* WHAT IS NEEDED
The listing below should be written out exactly; please include all of it.

* SUPPLIED DATA
[BEGIN]

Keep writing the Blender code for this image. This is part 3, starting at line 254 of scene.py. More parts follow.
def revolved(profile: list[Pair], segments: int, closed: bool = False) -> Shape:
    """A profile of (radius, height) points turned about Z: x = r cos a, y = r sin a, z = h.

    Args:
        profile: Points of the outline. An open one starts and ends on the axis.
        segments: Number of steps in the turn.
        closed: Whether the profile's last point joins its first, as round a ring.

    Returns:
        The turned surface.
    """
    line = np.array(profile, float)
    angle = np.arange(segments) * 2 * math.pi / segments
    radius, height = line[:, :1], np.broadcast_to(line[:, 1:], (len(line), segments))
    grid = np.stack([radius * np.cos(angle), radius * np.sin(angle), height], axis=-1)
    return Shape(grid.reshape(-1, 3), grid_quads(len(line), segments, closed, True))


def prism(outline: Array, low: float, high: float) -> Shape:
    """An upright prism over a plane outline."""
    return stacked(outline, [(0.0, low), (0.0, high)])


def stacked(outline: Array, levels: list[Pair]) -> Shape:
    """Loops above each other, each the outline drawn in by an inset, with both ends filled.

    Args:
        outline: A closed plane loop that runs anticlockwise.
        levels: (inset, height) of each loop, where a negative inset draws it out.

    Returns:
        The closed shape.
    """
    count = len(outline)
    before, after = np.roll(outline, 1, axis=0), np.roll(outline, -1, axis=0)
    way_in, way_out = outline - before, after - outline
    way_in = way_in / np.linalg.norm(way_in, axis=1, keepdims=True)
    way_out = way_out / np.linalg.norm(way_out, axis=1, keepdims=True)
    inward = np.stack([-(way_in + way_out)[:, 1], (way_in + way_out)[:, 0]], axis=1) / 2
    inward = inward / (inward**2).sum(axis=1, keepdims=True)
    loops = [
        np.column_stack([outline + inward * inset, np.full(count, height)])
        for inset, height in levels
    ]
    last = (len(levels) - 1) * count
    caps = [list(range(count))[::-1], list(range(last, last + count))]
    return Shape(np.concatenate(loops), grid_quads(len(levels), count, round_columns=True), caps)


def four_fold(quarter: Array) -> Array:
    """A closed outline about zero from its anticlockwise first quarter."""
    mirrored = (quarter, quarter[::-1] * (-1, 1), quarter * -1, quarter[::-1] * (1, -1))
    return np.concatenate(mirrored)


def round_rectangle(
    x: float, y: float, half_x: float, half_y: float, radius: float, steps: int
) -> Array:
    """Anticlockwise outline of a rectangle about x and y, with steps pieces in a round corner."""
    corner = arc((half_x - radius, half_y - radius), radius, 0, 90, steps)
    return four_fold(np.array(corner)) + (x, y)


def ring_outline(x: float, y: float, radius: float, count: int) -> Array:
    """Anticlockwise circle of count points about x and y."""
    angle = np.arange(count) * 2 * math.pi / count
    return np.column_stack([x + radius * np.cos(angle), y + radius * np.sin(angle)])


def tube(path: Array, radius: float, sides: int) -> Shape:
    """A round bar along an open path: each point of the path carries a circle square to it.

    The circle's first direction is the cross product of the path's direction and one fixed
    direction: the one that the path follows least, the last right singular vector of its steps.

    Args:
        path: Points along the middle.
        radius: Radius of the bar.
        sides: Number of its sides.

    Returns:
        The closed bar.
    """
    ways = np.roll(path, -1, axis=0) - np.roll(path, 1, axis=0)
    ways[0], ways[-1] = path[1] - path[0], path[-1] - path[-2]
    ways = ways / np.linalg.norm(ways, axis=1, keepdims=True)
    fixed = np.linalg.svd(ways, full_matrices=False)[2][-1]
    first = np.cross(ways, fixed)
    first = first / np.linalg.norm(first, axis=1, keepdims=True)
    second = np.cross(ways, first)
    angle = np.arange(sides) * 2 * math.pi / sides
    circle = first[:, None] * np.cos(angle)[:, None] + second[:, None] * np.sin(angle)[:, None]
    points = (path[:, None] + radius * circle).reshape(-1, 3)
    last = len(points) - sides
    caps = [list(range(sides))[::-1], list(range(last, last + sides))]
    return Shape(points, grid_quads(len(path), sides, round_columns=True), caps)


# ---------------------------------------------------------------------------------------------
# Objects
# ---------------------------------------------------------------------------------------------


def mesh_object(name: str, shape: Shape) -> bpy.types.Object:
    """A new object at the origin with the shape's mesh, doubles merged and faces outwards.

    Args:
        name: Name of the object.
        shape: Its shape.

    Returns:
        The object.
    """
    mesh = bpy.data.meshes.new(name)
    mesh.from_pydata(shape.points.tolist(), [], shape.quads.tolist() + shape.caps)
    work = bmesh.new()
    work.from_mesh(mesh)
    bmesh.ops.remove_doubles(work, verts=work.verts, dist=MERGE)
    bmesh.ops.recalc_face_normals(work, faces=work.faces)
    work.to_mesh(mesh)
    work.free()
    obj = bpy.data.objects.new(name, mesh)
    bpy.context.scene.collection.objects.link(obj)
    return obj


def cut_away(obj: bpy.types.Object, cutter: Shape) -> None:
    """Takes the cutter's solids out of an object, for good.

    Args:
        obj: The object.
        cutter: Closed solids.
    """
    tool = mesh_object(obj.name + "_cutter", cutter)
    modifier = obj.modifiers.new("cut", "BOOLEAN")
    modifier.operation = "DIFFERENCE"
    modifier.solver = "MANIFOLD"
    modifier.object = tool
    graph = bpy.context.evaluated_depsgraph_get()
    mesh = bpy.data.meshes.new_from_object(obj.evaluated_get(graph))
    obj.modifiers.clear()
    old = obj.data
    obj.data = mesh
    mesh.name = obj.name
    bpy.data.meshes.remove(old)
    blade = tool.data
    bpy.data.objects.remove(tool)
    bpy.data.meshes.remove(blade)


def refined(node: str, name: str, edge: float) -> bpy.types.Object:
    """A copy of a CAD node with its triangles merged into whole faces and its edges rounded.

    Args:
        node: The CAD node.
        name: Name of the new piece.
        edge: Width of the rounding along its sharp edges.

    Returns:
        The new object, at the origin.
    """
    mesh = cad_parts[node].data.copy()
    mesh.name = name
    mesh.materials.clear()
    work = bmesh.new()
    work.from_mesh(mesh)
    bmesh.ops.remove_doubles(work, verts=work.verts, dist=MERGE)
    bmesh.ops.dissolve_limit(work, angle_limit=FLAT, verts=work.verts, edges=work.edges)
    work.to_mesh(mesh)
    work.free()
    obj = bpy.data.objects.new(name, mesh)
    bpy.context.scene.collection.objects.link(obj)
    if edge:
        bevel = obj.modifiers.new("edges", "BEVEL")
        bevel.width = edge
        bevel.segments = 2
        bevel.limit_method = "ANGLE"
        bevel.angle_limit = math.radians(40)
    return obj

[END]

* SOLUTION BELOW
Keep writing the Blender code for this image. This is part 3, starting at line 254 of scene.py. More parts follow.
def revolved(profile: list[Pair], segments: int, closed: bool = False) -> Shape:
    """A profile of (radius, height) points turned about Z: x = r cos a, y = r sin a, z = h.

    Args:
        profile: Points of the outline. An open one starts and ends on the axis.
        segments: Number of steps in the turn.
        closed: Whether the profile's last point joins its first, as round a ring.

    Returns:
        The turned surface.
    """
    line = np.array(profile, float)
    angle = np.arange(segments) * 2 * math.pi / segments
    radius, height = line[:, :1], np.broadcast_to(line[:, 1:], (len(line), segments))
    grid = np.stack([radius * np.cos(angle), radius * np.sin(angle), height], axis=-1)
    return Shape(grid.reshape(-1, 3), grid_quads(len(line), segments, closed, True))


def prism(outline: Array, low: float, high: float) -> Shape:
    """An upright prism over a plane outline."""
    return stacked(outline, [(0.0, low), (0.0, high)])


def stacked(outline: Array, levels: list[Pair]) -> Shape:
    """Loops above each other, each the outline drawn in by an inset, with both ends filled.

    Args:
        outline: A closed plane loop that runs anticlockwise.
        levels: (inset, height) of each loop, where a negative inset draws it out.

    Returns:
        The closed shape.
    """
    count = len(outline)
    before, after = np.roll(outline, 1, axis=0), np.roll(outline, -1, axis=0)
    way_in, way_out = outline - before, after - outline
    way_in = way_in / np.linalg.norm(way_in, axis=1, keepdims=True)
    way_out = way_out / np.linalg.norm(way_out, axis=1, keepdims=True)
    inward = np.stack([-(way_in + way_out)[:, 1], (way_in + way_out)[:, 0]], axis=1) / 2
    inward = inward / (inward**2).sum(axis=1, keepdims=True)
    loops = [
        np.column_stack([outline + inward * inset, np.full(count, height)])
        for inset, height in levels
    ]
    last = (len(levels) - 1) * count
    caps = [list(range(count))[::-1], list(range(last, last + count))]
    return Shape(np.concatenate(loops), grid_quads(len(levels), count, round_columns=True), caps)


def four_fold(quarter: Array) -> Array:
    """A closed outline about zero from its anticlockwise first quarter."""
    mirrored = (quarter, quarter[::-1] * (-1, 1), quarter * -1, quarter[::-1] * (1, -1))
    return np.concatenate(mirrored)


def round_rectangle(
    x: float, y: float, half_x: float, half_y: float, radius: float, steps: int
) -> Array:
    """Anticlockwise outline of a rectangle about x and y, with steps pieces in a round corner."""
    corner = arc((half_x - radius, half_y - radius), radius, 0, 90, steps)
    return four_fold(np.array(corner)) + (x, y)


def ring_outline(x: float, y: float, radius: float, count: int) -> Array:
    """Anticlockwise circle of count points about x and y."""
    angle = np.arange(count) * 2 * math.pi / count
    return np.column_stack([x + radius * np.cos(angle), y + radius * np.sin(angle)])


def tube(path: Array, radius: float, sides: int) -> Shape:
    """A round bar along an open path: each point of the path carries a circle square to it.

    The circle's first direction is the cross product of the path's direction and one fixed
    direction: the one that the path follows least, the last right singular vector of its steps.

    Args:
        path: Points along the middle.
        radius: Radius of the bar.
        sides: Number of its sides.

    Returns:
        The closed bar.
    """
    ways = np.roll(path, -1, axis=0) - np.roll(path, 1, axis=0)
    ways[0], ways[-1] = path[1] - path[0], path[-1] - path[-2]
    ways = ways / np.linalg.norm(ways, axis=1, keepdims=True)
    fixed = np.linalg.svd(ways, full_matrices=False)[2][-1]
    first = np.cross(ways, fixed)
    first = first / np.linalg.norm(first, axis=1, keepdims=True)
    second = np.cross(ways, first)
    angle = np.arange(sides) * 2 * math.pi / sides
    circle = first[:, None] * np.cos(angle)[:, None] + second[:, None] * np.sin(angle)[:, None]
    points = (path[:, None] + radius * circle).reshape(-1, 3)
    last = len(points) - sides
    caps = [list(range(sides))[::-1], list(range(last, last + sides))]
    return Shape(points, grid_quads(len(path), sides, round_columns=True), caps)


# ---------------------------------------------------------------------------------------------
# Objects
# ---------------------------------------------------------------------------------------------


def mesh_object(name: str, shape: Shape) -> bpy.types.Object:
    """A new object at the origin with the shape's mesh, doubles merged and faces outwards.

    Args:
        name: Name of the object.
        shape: Its shape.

    Returns:
        The object.
    """
    mesh = bpy.data.meshes.new(name)
    mesh.from_pydata(shape.points.tolist(), [], shape.quads.tolist() + shape.caps)
    work = bmesh.new()
    work.from_mesh(mesh)
    bmesh.ops.remove_doubles(work, verts=work.verts, dist=MERGE)
    bmesh.ops.recalc_face_normals(work, faces=work.faces)
    work.to_mesh(mesh)
    work.free()
    obj = bpy.data.objects.new(name, mesh)
    bpy.context.scene.collection.objects.link(obj)
    return obj


def cut_away(obj: bpy.types.Object, cutter: Shape) -> None:
    """Takes the cutter's solids out of an object, for good.

    Args:
        obj: The object.
        cutter: Closed solids.
    """
    tool = mesh_object(obj.name + "_cutter", cutter)
    modifier = obj.modifiers.new("cut", "BOOLEAN")
    modifier.operation = "DIFFERENCE"
    modifier.solver = "MANIFOLD"
    modifier.object = tool
    graph = bpy.context.evaluated_depsgraph_get()
    mesh = bpy.data.meshes.new_from_object(obj.evaluated_get(graph))
    obj.modifiers.clear()
    old = obj.data
    obj.data = mesh
    mesh.name = obj.name
    bpy.data.meshes.remove(old)
    blade = tool.data
    bpy.data.objects.remove(tool)
    bpy.data.meshes.remove(blade)


def refined(node: str, name: str, edge: float) -> bpy.types.Object:
    """A copy of a CAD node with its triangles merged into whole faces and its edges rounded.

    Args:
        node: The CAD node.
        name: Name of the new piece.
        edge: Width of the rounding along its sharp edges.

    Returns:
        The new object, at the origin.
    """
    mesh = cad_parts[node].data.copy()
    mesh.name = name
    mesh.materials.clear()
    work = bmesh.new()
    work.from_mesh(mesh)
    bmesh.ops.remove_doubles(work, verts=work.verts, dist=MERGE)
    bmesh.ops.dissolve_limit(work, angle_limit=FLAT, verts=work.verts, edges=work.edges)
    work.to_mesh(mesh)
    work.free()
    obj = bpy.data.objects.new(name, mesh)
    bpy.context.scene.collection.objects.link(obj)
    if edge:
        bevel = obj.modifiers.new("edges", "BEVEL")
        bevel.width = edge
        bevel.segments = 2
        bevel.limit_method = "ANGLE"
        bevel.angle_limit = math.radians(40)
    return obj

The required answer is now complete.